Nadia Belerique Bed Island
Bed Island suggests an analogy between intimate psychological space and the artwork’s construction. Large water-jet cut steel frames dangling on the wall have the dimension of bed sheets (specifically the kind that get bunched up and tangled), or pieces of paper with torn edges. Freestanding steel sculptures punctuate the floor like headboards, or railings, or hurdles; their long shadows suggest it’s getting late. These elements anchor the room, to which are added photographs, each one contributing a subtly vertiginous experience to the exhibition. Looking at them gets the viewer unmoored, so to speak.

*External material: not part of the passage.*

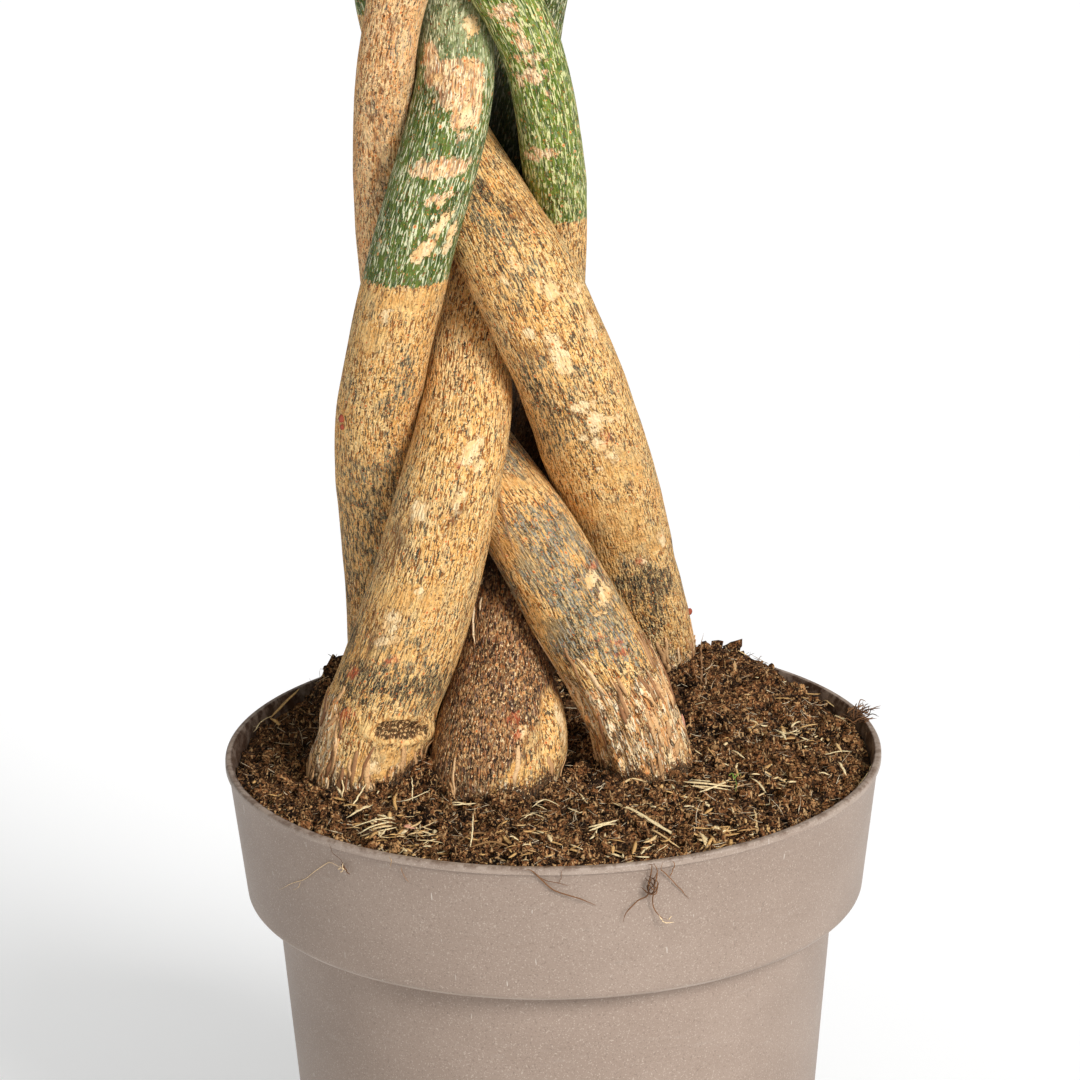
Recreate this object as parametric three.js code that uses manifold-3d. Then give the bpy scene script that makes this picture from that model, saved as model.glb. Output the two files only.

With the psychological space of the bed you get vulnerability and autonomy intermingled — sleep, dreams, sex, moments of repose, and bouts of depression. The idea of “bed” connects these things, along with its defining condition of being horizontal. You can fall into bed, but can you fall into an image? The photos are composed with layers of photographs and objects — an image of wood grain, for instance, or scans of a broken pane of glass, combined with bottles or shoes, sawdust or a cup, a roll of film, a metal candle holder that looks like a flower, or cut outs from other images. The combinations create inversions of positive and negative space, an effect that is echoed in the sculptures.
Lurking in this show is a distillation of a psychological state: of coming to people and things in the world. Bed Island is self-awareness as a process. A kind of intimacy that submerges and surfaces for just moments at a time.